Start DATASET RECORDS

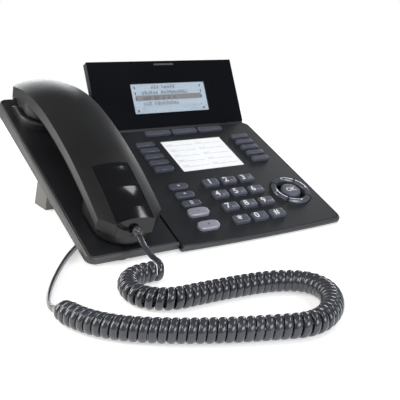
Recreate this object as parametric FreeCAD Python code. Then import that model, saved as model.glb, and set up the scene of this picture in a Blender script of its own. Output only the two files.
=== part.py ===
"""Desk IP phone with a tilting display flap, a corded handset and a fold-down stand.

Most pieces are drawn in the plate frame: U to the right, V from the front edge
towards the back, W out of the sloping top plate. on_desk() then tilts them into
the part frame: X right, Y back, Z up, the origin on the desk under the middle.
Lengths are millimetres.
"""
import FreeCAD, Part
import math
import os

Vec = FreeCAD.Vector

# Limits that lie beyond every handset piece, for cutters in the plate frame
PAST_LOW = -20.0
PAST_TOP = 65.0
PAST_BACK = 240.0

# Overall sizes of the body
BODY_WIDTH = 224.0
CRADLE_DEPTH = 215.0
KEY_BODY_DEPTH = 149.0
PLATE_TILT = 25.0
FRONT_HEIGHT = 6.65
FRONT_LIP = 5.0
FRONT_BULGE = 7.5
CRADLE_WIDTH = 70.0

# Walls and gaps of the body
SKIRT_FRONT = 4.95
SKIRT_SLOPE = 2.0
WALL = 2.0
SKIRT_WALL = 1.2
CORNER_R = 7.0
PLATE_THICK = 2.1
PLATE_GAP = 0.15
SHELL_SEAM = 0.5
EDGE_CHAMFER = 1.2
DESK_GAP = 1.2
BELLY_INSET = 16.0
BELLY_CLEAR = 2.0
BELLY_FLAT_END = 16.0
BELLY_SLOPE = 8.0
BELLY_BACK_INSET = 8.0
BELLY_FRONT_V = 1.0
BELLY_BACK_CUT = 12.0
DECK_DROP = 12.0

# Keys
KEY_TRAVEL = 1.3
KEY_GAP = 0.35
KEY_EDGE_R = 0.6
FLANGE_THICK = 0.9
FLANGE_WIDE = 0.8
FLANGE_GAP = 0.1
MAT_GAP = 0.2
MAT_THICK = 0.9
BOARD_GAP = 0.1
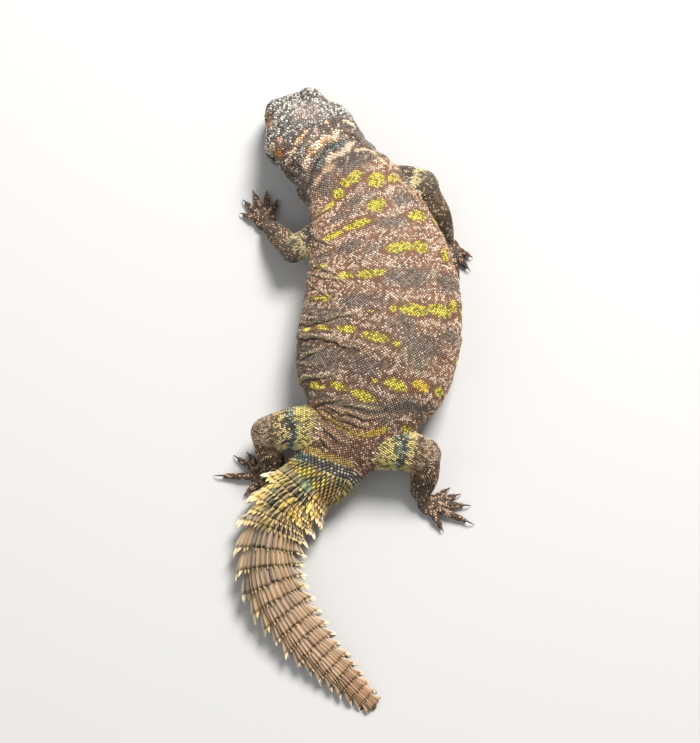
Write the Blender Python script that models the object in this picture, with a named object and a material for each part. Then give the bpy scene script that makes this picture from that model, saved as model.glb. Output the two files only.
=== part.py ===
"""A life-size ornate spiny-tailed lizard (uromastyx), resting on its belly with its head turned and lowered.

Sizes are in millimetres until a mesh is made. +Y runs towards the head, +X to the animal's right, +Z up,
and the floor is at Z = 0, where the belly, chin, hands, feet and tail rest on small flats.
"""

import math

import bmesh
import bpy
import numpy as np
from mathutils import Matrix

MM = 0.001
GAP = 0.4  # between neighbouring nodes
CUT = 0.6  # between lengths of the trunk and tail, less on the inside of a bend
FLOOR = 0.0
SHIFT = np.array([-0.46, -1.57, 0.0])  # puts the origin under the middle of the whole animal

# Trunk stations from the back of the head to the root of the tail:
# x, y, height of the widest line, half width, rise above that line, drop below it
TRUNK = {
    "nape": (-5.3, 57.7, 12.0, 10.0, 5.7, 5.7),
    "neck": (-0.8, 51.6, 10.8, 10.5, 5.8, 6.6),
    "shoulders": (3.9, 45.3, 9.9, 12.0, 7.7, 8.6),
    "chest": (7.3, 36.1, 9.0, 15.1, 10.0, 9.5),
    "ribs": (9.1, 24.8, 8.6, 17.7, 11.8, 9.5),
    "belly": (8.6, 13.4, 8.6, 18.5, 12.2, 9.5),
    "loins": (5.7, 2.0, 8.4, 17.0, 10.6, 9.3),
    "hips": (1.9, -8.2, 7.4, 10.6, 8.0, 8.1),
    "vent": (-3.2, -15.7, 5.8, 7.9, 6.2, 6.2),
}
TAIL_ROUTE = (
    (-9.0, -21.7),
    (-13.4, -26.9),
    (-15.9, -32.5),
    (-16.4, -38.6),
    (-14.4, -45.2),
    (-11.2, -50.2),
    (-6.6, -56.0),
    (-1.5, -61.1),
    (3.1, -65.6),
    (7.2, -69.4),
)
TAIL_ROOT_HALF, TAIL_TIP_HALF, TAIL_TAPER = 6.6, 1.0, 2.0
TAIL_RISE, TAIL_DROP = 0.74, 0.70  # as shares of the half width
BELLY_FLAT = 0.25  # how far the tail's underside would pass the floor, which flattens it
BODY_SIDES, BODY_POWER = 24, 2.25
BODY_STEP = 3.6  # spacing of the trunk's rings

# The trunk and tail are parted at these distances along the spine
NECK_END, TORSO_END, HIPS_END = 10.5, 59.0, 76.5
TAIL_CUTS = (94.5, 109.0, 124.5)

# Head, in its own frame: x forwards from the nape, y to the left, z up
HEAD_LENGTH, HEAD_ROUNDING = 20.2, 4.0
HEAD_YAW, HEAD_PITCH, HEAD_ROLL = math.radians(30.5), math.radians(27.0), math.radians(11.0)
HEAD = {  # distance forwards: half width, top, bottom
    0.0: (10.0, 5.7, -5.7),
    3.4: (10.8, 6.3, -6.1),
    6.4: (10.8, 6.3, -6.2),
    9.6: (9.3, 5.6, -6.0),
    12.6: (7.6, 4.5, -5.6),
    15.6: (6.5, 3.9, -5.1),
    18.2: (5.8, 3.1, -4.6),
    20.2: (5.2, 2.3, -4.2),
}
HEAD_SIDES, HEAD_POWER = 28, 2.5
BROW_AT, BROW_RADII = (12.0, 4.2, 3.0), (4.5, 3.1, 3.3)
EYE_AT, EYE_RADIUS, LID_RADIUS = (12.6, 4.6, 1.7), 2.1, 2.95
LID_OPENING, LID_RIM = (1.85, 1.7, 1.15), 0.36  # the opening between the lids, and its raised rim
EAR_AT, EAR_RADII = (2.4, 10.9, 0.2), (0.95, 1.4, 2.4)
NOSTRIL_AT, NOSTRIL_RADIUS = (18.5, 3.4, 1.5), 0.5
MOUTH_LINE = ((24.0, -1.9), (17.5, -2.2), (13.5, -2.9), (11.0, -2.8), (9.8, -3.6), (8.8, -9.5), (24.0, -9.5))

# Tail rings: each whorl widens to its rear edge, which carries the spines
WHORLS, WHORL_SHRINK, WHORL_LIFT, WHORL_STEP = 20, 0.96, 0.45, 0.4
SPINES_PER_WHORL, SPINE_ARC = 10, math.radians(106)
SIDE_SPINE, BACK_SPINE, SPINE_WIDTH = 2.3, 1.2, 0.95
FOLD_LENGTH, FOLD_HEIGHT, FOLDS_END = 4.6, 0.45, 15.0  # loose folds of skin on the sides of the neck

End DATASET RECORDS

TASK DETAILS
Starting with the first line of the records, repeat every line up to and including the one containing "turned and lowered.", and nothing else.

SOLUTION FOR THIS PROBLEM
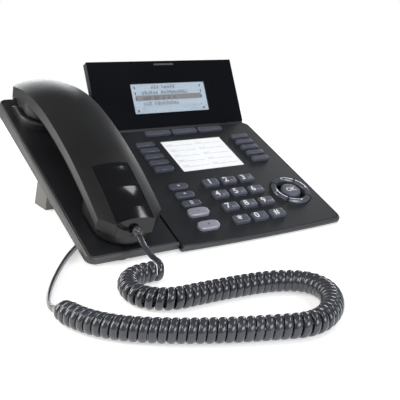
Recreate this object as parametric FreeCAD Python code. Then import that model, saved as model.glb, and set up the scene of this picture in a Blender script of its own. Output only the two files.
=== part.py ===
"""Desk IP phone with a tilting display flap, a corded handset and a fold-down stand.

Most pieces are drawn in the plate frame: U to the right, V from the front edge
towards the back, W out of the sloping top plate. on_desk() then tilts them into
the part frame: X right, Y back, Z up, the origin on the desk under the middle.
Lengths are millimetres.
"""
import FreeCAD, Part
import math
import os

Vec = FreeCAD.Vector

# Limits that lie beyond every handset piece, for cutters in the plate frame
PAST_LOW = -20.0
PAST_TOP = 65.0
PAST_BACK = 240.0

# Overall sizes of the body
BODY_WIDTH = 224.0
CRADLE_DEPTH = 215.0
KEY_BODY_DEPTH = 149.0
PLATE_TILT = 25.0
FRONT_HEIGHT = 6.65
FRONT_LIP = 5.0
FRONT_BULGE = 7.5
CRADLE_WIDTH = 70.0

# Walls and gaps of the body
SKIRT_FRONT = 4.95
SKIRT_SLOPE = 2.0
WALL = 2.0
SKIRT_WALL = 1.2
CORNER_R = 7.0
PLATE_THICK = 2.1
PLATE_GAP = 0.15
SHELL_SEAM = 0.5
EDGE_CHAMFER = 1.2
DESK_GAP = 1.2
BELLY_INSET = 16.0
BELLY_CLEAR = 2.0
BELLY_FLAT_END = 16.0
BELLY_SLOPE = 8.0
BELLY_BACK_INSET = 8.0
BELLY_FRONT_V = 1.0
BELLY_BACK_CUT = 12.0
DECK_DROP = 12.0

# Keys
KEY_TRAVEL = 1.3
KEY_GAP = 0.35
KEY_EDGE_R = 0.6
FLANGE_THICK = 0.9
FLANGE_WIDE = 0.8
FLANGE_GAP = 0.1
MAT_GAP = 0.2
MAT_THICK = 0.9
BOARD_GAP = 0.1
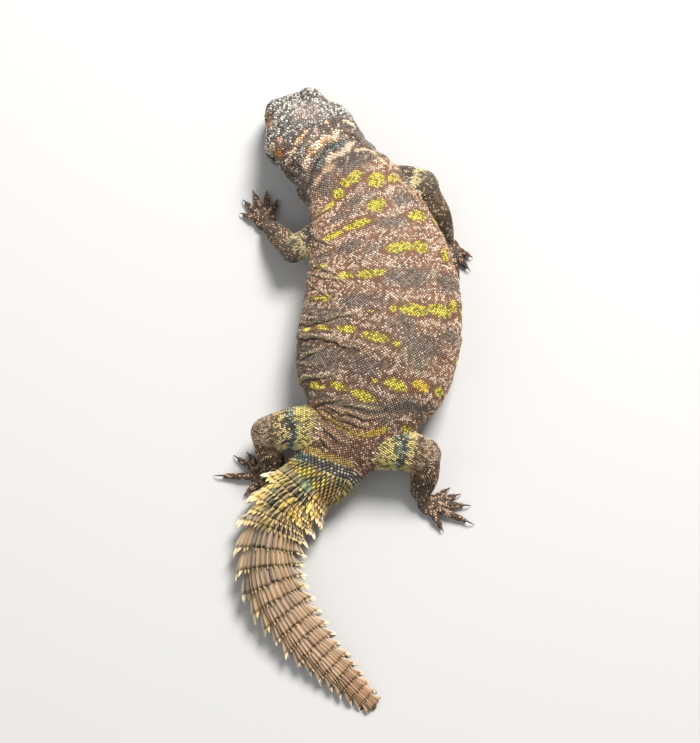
Write the Blender Python script that models the object in this picture, with a named object and a material for each part. Then give the bpy scene script that makes this picture from that model, saved as model.glb. Output the two files only.
=== part.py ===
"""A life-size ornate spiny-tailed lizard (uromastyx), resting on its belly with its head turned and lowered.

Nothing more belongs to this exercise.